Nebraska, which restricts corporate farming, lost only 4 percent of its independent hog farms. During the same period, unfettered corporate operations drove out nearly half of North Carolina's independent producers.

Iowa had success keeping PSF out. In 1989, the Iowa Department of Natural Resources, backed by Gov. Terry Branstad, denied PSF a permit for a waste lagoon.

The megaproducer then set up shop across the border, in Missouri, where they found a more welcoming political climate.

Rep. Phil Tate, D-Gallatin, represents the district PSF calls home. He said he supported exempting three northern Missouri counties _ where PSF raises 1.6 million hogs each year _ from the state's corporate farming restriction.
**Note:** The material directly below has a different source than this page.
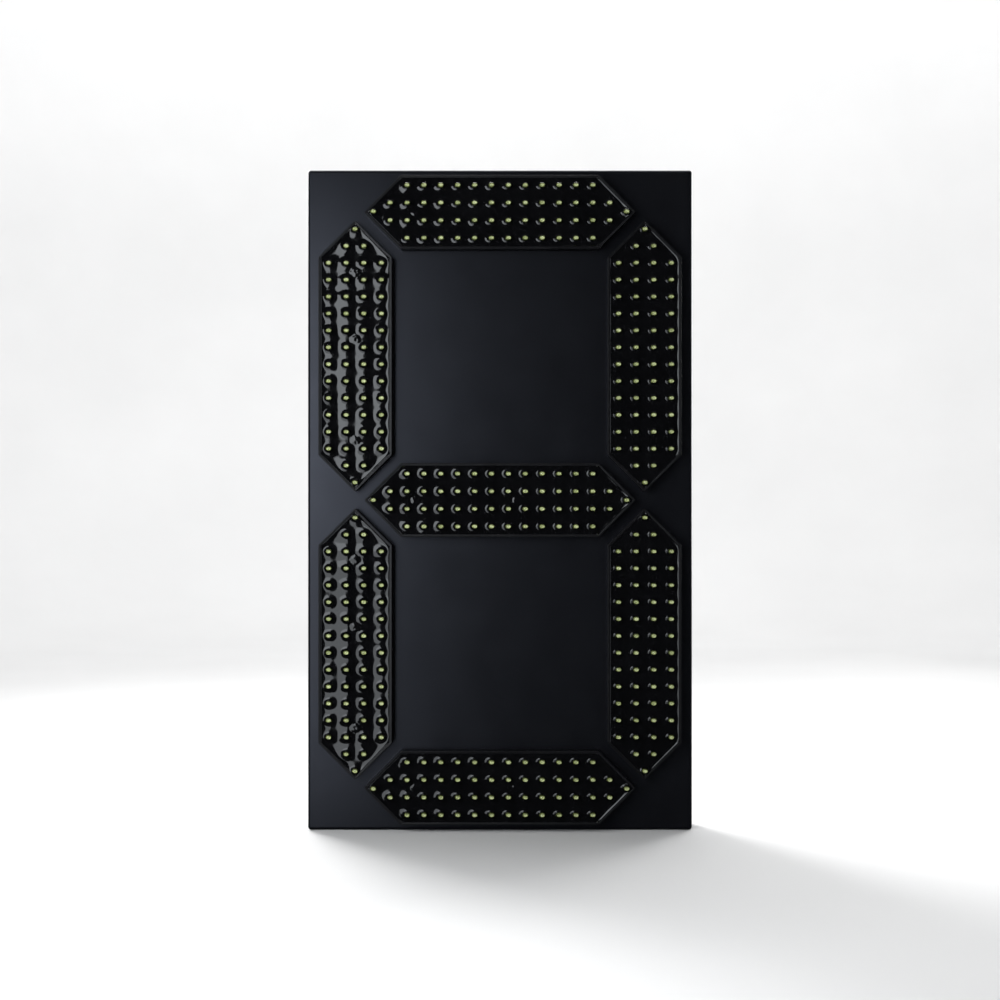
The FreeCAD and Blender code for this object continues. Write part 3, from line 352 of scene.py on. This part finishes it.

The exemption, approved in 1993, ensured PSF the loans needed to build a new packing plant in Milan, Mo., Tate said. "We wanted those 500 jobs."

Tate said he faced death threats when he ran for re-election last fall against an anti-corporate farming candidate.

"I still won by 60 percent of the vote in a GOP year," he said. "That was a referendum on the issue."

Still, Tate said there is a need to regulate large-scale hog producers. He introduced a bill to set up a task force on air quality.

Tate stands by his position to support PSF, though he said there is a smell that comes with having pig barns and waste lagoons virtually next door.

"This is not a perfect industry," he said. "But the reports of odor are greatly exaggerated. It's tolerable.

"So far, the industry has been very good to and for northern Missouri," Tate added. "My position as a public-policy maker is to represent the majority opinion."